Why did my pizza stone crack?
The most common reason a pizza stone cracks is thermal shock. This happens when there is a rapid temperature change, such as putting a cold stone in a hot oven or washing a hot stone with cool water. It can also happen if moisture gets trapped inside the stone and turns to steam during heating.
Is 1/2 inch steel too heavy for an oven rack?
A 1/2-inch thick pizza steel can weigh over 30 pounds, which is near the weight limit for many standard residential oven racks. While most high-quality ovens can handle it, cheaper or older models may see the racks bow or even slip out of their tracks. Always check your oven’s manual for rack weight limits.
The Final Verdict on Baking Surfaces
Building the perfect pizza at home is an iterative process, much like debugging a complex piece of code. You have to change one variable at a time until you get the result you want. In my experience, upgrading your baking surface is the single most impactful change you can make. While the Baking Steel Original is my top recommendation for most people due to its indestructible nature and high performance, the Old Stone Oven remains a fantastic budget-friendly alternative for those just starting out.
If you are a “power user” who wants the absolute best and doesn’t mind the weight, the NerdChef 1/2-inch steel is the closest you will ever get to professional results in a kitchen. For those who prioritize the moisture-wicking properties of traditional ceramic, the Fibrament-D offers a level of quality that cheap stones simply cannot match.

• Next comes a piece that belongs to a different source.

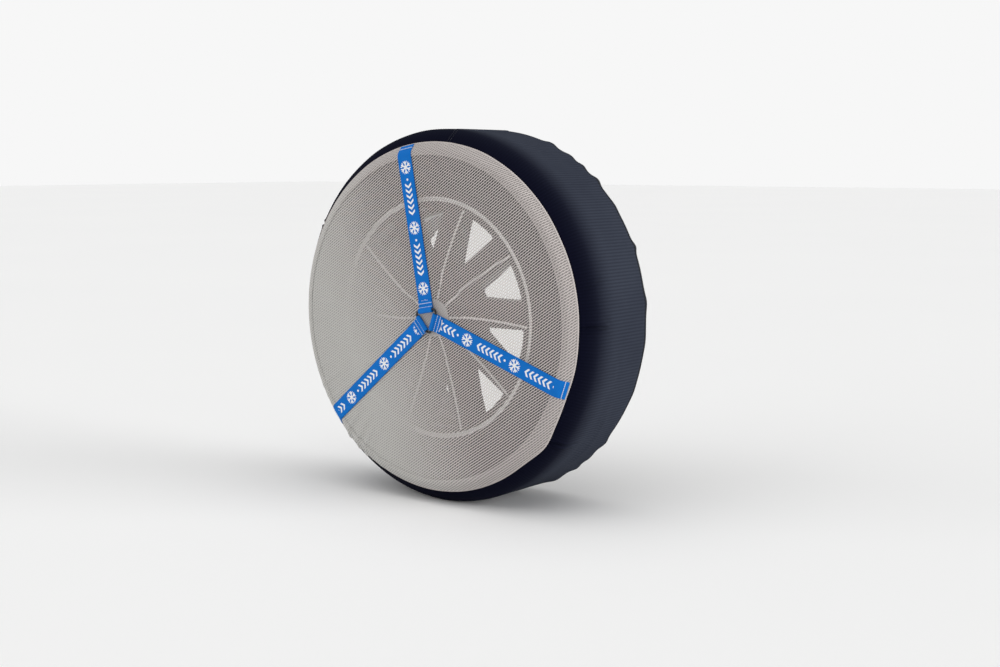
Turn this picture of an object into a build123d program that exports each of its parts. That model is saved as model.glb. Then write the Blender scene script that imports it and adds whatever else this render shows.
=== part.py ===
"""A textile snow sock pulled over a 16 inch car wheel and its tyre.

Frame: the origin is the wheel's centre, Y is the axle with -Y outboard (the
net side), and +Z is up. All lengths are millimetres.
"""
import os
from math import asin, cos, degrees, hypot, pi, radians, sin, sqrt

from build123d import *

# ---- tyre and rim sizes -----------------------------------------------------
tyre_r = 316.0  # crown radius
section_half = 107.0  # half the section width
tread_half = 64.0  # half the flat part of the tread
crown_wall = 14.0
side_wall = 7.0
groove_depth = 7.5
groove_width = 9.0
groove_y = (-41.0, -14.0, 14.0, 41.0)
bead_seat_r = 202.8
flange_r = 220.3
rim_half = 82.55  # half the width between the flanges
lip_y = 93.5  # outboard face of the rim's lip
rim_wall = 5.5
well_r = 186.0  # outside of the drop centre
seat_r = 196.5  # where the wheel centre is welded into the rim
bead_gap = 0.25  # tyre to rim
bead_wire_r = 4.5
belt_thick = 2.5

# ---- wheel centre -----------------------------------------------------------
spokes = 10
offset_et = 46.0  # mounting face to the wheel's middle plane
hub_pad_r = 78.0
hub_bore_r = 28.55
hub_bore_length = 26.0
hub_front_y = 94.0
bolt_circle_r = 56.0
bolt_count = 5
bolt_hole_r = 7.5
lug_pocket_r = 13.0
bolt_seat = 12.0  # metal left under each bolt head
window_in_r = 94.0
window_out_r = 187.5
spoke_width = 47.0
first_spoke = 8.2  # degrees clockwise from the top, seen from the front
spoke_sweep = 5.0  # degrees that a spoke leans from hub to rim
ridge_width = 3.6
ridge_height = 2.2
cap_recess_r = 31.0

# ---- tyre valve -------------------------------------------------------------
valve_angle = 280.2
valve_hole_r = 5.75
valve_up_slope = 9.5  # valve hole's distance up the well's front slope
valve_stem_out = 20.0
collar_gap = 0.15  # stem's collar to the curved wall
valve_thread_r = 3.85
valve_thread_len = 11.0
core_r = 2.6
core_gap = 0.05
pin_r = 0.7
cap_play = 0.35

# ---- sock -------------------------------------------------------------------
band_thick = 1.6
band_gap = 2.4  # tyre to the band over the tread
sock_crown_half = section_half - 35.0  # where the crown would meet the bevel
seam_drop = 23.0  # seam's radius below the crown
net_thick = 0.8
net_gap = 0.9  # tyre to the net
hem_thick = 0.7
hem_flat = 7.0  # hem's width on the flat, inside the bend
binding_width = 3.0
binding_thick = 2.4
crown_bend = 12.0
net_bend = 14.0
skirt_thick = 0.8
skirt_start = section_half - 41.0
rear_hem_r = 240.0
rear_hem_width = 10.0
rear_hem_depth = 5.0
hem_tunnel_wall = 1.0
elastic_play = 0.4
closure_angle = 6.0
closure_width = 9.0
closure_thick = 0.8

# ---- straps and centre ring -------------------------------------------------
strap_width = 30.0
strap_thick = 1.2
strap_hinge_r = 266.0
first_strap = -10.7  # degrees clockwise from the top, seen from the front
strap_names = ("top", "right", "left")
loop_fold_r = 9.6
loop_play = 2.1
ring_wire = 3.6
ring_corner = 6.0
ring_clear = 0.3
loop_tail = 22.0
hinge_gap = 0.3
stitch_rows = (10.2, 16.8)  # from the loop's fold
anchor_stitch_in = 8.0  # from the strap's outer end
stitch_size = (2.2, 0.9, 0.35)
stitches_per_row = 8

# ---- what follows from them -------------------------------------------------
crown_r = tyre_r + band_gap + band_thick
bevel_sum = crown_r + sock_crown_half
net_y = section_half + net_gap + net_thick
seam_r = crown_r - seam_drop
seam_y = bevel_sum - seam_r
bulge_r = flange_r + 0.436 * (tyre_r - flange_r)
ring_in_r = loop_fold_r + strap_thick + loop_play
ring_mid_r = ring_in_r + ring_wire / 2
strap_back_y = net_y + hem_thick
loop_back_y = strap_back_y + strap_thick
ring_y = loop_back_y + ring_clear + ring_wire / 2
loop_front_y = ring_y + ring_wire / 2 + ring_clear

os.makedirs("parts", exist_ok=True)


def save(part, name):
    """Label a finished piece and write its file."""
    part.label = name
    export_step(part, f"parts/{name}.step")


def shifted(path, distance):
    """The same open path moved sideways, to its left, with parallel sides."""
    moved = []
    for i, (x, y) in enumerate(path):
        sides = []
        for a, b in ((i - 1, i), (i, i + 1)):
            if a >= 0 and b < len(path):
                dx, dy = path[b][0] - path[a][0], path[b][1] - path[a][1]
                size = hypot(dx, dy)
                sides.append((-dy / size, dx / size))
        nx, ny = (sum(s[k] for s in sides) / len(sides) for k in (0, 1))
        grow = distance / (nx * nx + ny * ny)
        moved.append((x + nx * grow, y + ny * grow))
    return moved


def layer_face(path, near, far, bend):
    """A thin layer's section, between two depths under one rounded path.

    A path runs from the net over the crown to the back, so its left side is
    the tyre's side and depths count towards the tyre.
    """
    with BuildSketch() as face:
        with BuildLine():
            for depth in (near, far):
                points = shifted(path, depth)
                if len(path) > 2:
                    FilletPolyline(*points, radius=bend - depth)
                else:
                    Line(*points)
            for end in (0, -1):
                Line(shifted(path, near)[end], shifted(path, far)[end])
        make_face()
    return face.sketch


def from_top(radius, angle):
    """Front-view point at a clockwise angle from the top."""
    return (radius * sin(radians(angle)), radius * cos(radians(angle)))


# ---- the tyre ---------------------------------------------------------------
side_height = tyre_r - bulge_r
bead_height = bulge_r - flange_r


def tyre_half(side):
    """Outer half profile from bead to crown, on one side of the wheel."""
    flank = [
        (flange_r + 1.3, rim_half + 4.9),
        (flange_r + 0.18 * bead_height, section_half - 11.0),
        (flange_r + 0.47 * bead_height, section_half - 3.6),
        (bulge_r, section_half),
        (bulge_r + 0.33 * side_height, section_half - 4.0),
        (bulge_r + 0.63 * side_height, section_half - 15.5),
        (tyre_r - 7.0, tread_half + 14.5),
        (tyre_r, tread_half - 2.0),
    ]
    return [(r, side * y) for r, y in flank]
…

Whichever you choose, remember that the tool is only as good as your technique—master the long preheat and the broiler hack, and you will never want to order takeout again.
Ultimately, the “best” surface is the one that fits your lifestyle and your oven. Don’t over-engineer your decision; start with a tool that matches your current skill level and build from there. Pizza is meant to be a shared experience, and whether your crust has the perfect leopard spotting or a simple golden crunch, the joy is in the process. Happy baking, and may your crusts always be crispy.